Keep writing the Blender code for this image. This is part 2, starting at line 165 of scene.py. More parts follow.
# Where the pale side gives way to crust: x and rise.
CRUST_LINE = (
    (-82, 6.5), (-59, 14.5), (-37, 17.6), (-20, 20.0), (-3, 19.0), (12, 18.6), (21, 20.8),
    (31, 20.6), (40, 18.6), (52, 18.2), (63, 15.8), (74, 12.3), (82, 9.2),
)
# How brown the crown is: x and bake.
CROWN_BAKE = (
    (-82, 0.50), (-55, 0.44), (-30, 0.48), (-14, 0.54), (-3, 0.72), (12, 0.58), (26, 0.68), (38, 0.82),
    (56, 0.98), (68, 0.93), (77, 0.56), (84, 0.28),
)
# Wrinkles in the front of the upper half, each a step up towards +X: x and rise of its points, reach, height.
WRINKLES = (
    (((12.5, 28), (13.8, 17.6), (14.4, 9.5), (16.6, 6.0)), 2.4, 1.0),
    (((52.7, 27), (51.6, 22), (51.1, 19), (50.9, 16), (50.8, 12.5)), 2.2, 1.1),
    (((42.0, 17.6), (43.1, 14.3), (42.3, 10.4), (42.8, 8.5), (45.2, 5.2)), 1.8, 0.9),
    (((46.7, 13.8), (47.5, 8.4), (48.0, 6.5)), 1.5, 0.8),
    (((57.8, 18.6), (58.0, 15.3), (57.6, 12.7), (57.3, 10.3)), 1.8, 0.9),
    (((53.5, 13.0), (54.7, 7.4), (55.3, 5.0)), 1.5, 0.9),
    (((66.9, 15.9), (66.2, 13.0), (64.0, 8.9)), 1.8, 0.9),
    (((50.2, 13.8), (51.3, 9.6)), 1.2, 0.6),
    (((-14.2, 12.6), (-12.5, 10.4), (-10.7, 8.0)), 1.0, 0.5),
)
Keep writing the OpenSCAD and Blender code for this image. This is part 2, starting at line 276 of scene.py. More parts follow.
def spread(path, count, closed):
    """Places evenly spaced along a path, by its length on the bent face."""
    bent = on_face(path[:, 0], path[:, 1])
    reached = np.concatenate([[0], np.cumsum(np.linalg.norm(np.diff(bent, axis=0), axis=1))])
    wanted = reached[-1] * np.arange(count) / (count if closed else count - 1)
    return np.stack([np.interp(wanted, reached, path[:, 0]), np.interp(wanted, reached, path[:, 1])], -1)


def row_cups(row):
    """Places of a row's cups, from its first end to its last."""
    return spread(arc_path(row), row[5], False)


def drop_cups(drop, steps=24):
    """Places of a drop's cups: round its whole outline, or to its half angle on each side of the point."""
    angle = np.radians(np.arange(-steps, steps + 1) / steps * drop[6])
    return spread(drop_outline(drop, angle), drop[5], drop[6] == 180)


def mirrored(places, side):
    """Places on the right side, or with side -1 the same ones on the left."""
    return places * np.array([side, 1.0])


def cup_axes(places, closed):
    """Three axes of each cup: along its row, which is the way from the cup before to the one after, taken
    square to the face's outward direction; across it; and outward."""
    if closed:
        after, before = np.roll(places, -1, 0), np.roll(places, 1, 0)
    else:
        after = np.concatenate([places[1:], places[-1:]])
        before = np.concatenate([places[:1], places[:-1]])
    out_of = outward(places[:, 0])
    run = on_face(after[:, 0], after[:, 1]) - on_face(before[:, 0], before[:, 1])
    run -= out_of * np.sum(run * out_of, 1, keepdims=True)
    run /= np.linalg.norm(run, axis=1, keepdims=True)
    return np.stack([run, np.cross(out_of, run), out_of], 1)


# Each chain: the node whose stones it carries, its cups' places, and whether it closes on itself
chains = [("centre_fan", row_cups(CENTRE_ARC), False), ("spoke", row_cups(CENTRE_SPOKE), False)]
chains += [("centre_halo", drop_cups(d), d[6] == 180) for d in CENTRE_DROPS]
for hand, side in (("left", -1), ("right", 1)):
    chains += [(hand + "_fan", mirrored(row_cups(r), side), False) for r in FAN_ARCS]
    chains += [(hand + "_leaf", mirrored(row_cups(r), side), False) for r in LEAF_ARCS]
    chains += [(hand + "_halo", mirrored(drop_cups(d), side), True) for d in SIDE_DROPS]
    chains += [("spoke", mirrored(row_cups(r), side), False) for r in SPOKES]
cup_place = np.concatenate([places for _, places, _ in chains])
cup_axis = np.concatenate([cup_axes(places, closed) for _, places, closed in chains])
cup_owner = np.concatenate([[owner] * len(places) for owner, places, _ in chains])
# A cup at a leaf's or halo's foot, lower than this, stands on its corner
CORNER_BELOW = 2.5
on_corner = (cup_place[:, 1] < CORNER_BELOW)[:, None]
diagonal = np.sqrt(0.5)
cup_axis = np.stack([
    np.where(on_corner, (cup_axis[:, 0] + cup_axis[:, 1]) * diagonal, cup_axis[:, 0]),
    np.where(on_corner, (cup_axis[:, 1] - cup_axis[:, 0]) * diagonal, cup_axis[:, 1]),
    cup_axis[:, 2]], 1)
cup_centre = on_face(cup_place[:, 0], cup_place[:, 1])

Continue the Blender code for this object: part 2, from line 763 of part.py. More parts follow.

■ Aim ■
Reproduce every line of the data verbatim.

■ Written response ■
Keep writing the Blender code for this image. This is part 2, starting at line 165 of scene.py. More parts follow.
# Where the pale side gives way to crust: x and rise.
CRUST_LINE = (
    (-82, 6.5), (-59, 14.5), (-37, 17.6), (-20, 20.0), (-3, 19.0), (12, 18.6), (21, 20.8),
    (31, 20.6), (40, 18.6), (52, 18.2), (63, 15.8), (74, 12.3), (82, 9.2),
)
# How brown the crown is: x and bake.
CROWN_BAKE = (
    (-82, 0.50), (-55, 0.44), (-30, 0.48), (-14, 0.54), (-3, 0.72), (12, 0.58), (26, 0.68), (38, 0.82),
    (56, 0.98), (68, 0.93), (77, 0.56), (84, 0.28),
)
# Wrinkles in the front of the upper half, each a step up towards +X: x and rise of its points, reach, height.
WRINKLES = (
    (((12.5, 28), (13.8, 17.6), (14.4, 9.5), (16.6, 6.0)), 2.4, 1.0),
    (((52.7, 27), (51.6, 22), (51.1, 19), (50.9, 16), (50.8, 12.5)), 2.2, 1.1),
    (((42.0, 17.6), (43.1, 14.3), (42.3, 10.4), (42.8, 8.5), (45.2, 5.2)), 1.8, 0.9),
    (((46.7, 13.8), (47.5, 8.4), (48.0, 6.5)), 1.5, 0.8),
    (((57.8, 18.6), (58.0, 15.3), (57.6, 12.7), (57.3, 10.3)), 1.8, 0.9),
    (((53.5, 13.0), (54.7, 7.4), (55.3, 5.0)), 1.5, 0.9),
    (((66.9, 15.9), (66.2, 13.0), (64.0, 8.9)), 1.8, 0.9),
    (((50.2, 13.8), (51.3, 9.6)), 1.2, 0.6),
    (((-14.2, 12.6), (-12.5, 10.4), (-10.7, 8.0)), 1.0, 0.5),
)
Keep writing the OpenSCAD and Blender code for this image. This is part 2, starting at line 276 of scene.py. More parts follow.
def spread(path, count, closed):
    """Places evenly spaced along a path, by its length on the bent face."""
    bent = on_face(path[:, 0], path[:, 1])
    reached = np.concatenate([[0], np.cumsum(np.linalg.norm(np.diff(bent, axis=0), axis=1))])
    wanted = reached[-1] * np.arange(count) / (count if closed else count - 1)
    return np.stack([np.interp(wanted, reached, path[:, 0]), np.interp(wanted, reached, path[:, 1])], -1)


def row_cups(row):
    """Places of a row's cups, from its first end to its last."""
    return spread(arc_path(row), row[5], False)


def drop_cups(drop, steps=24):
    """Places of a drop's cups: round its whole outline, or to its half angle on each side of the point."""
    angle = np.radians(np.arange(-steps, steps + 1) / steps * drop[6])
    return spread(drop_outline(drop, angle), drop[5], drop[6] == 180)


def mirrored(places, side):
    """Places on the right side, or with side -1 the same ones on the left."""
    return places * np.array([side, 1.0])


def cup_axes(places, closed):
    """Three axes of each cup: along its row, which is the way from the cup before to the one after, taken
    square to the face's outward direction; across it; and outward."""
    if closed:
        after, before = np.roll(places, -1, 0), np.roll(places, 1, 0)
    else:
        after = np.concatenate([places[1:], places[-1:]])
        before = np.concatenate([places[:1], places[:-1]])
    out_of = outward(places[:, 0])
    run = on_face(after[:, 0], after[:, 1]) - on_face(before[:, 0], before[:, 1])
    run -= out_of * np.sum(run * out_of, 1, keepdims=True)
    run /= np.linalg.norm(run, axis=1, keepdims=True)
    return np.stack([run, np.cross(out_of, run), out_of], 1)


# Each chain: the node whose stones it carries, its cups' places, and whether it closes on itself
chains = [("centre_fan", row_cups(CENTRE_ARC), False), ("spoke", row_cups(CENTRE_SPOKE), False)]
chains += [("centre_halo", drop_cups(d), d[6] == 180) for d in CENTRE_DROPS]
for hand, side in (("left", -1), ("right", 1)):
    chains += [(hand + "_fan", mirrored(row_cups(r), side), False) for r in FAN_ARCS]
    chains += [(hand + "_leaf", mirrored(row_cups(r), side), False) for r in LEAF_ARCS]
    chains += [(hand + "_halo", mirrored(drop_cups(d), side), True) for d in SIDE_DROPS]
    chains += [("spoke", mirrored(row_cups(r), side), False) for r in SPOKES]
cup_place = np.concatenate([places for _, places, _ in chains])
cup_axis = np.concatenate([cup_axes(places, closed) for _, places, closed in chains])
cup_owner = np.concatenate([[owner] * len(places) for owner, places, _ in chains])
# A cup at a leaf's or halo's foot, lower than this, stands on its corner
CORNER_BELOW = 2.5
on_corner = (cup_place[:, 1] < CORNER_BELOW)[:, None]
diagonal = np.sqrt(0.5)
cup_axis = np.stack([
    np.where(on_corner, (cup_axis[:, 0] + cup_axis[:, 1]) * diagonal, cup_axis[:, 0]),
    np.where(on_corner, (cup_axis[:, 1] - cup_axis[:, 0]) * diagonal, cup_axis[:, 1]),
    cup_axis[:, 2]], 1)
cup_centre = on_face(cup_place[:, 0], cup_place[:, 1])

Continue the Blender code for this object: part 2, from line 763 of part.py. More parts follow.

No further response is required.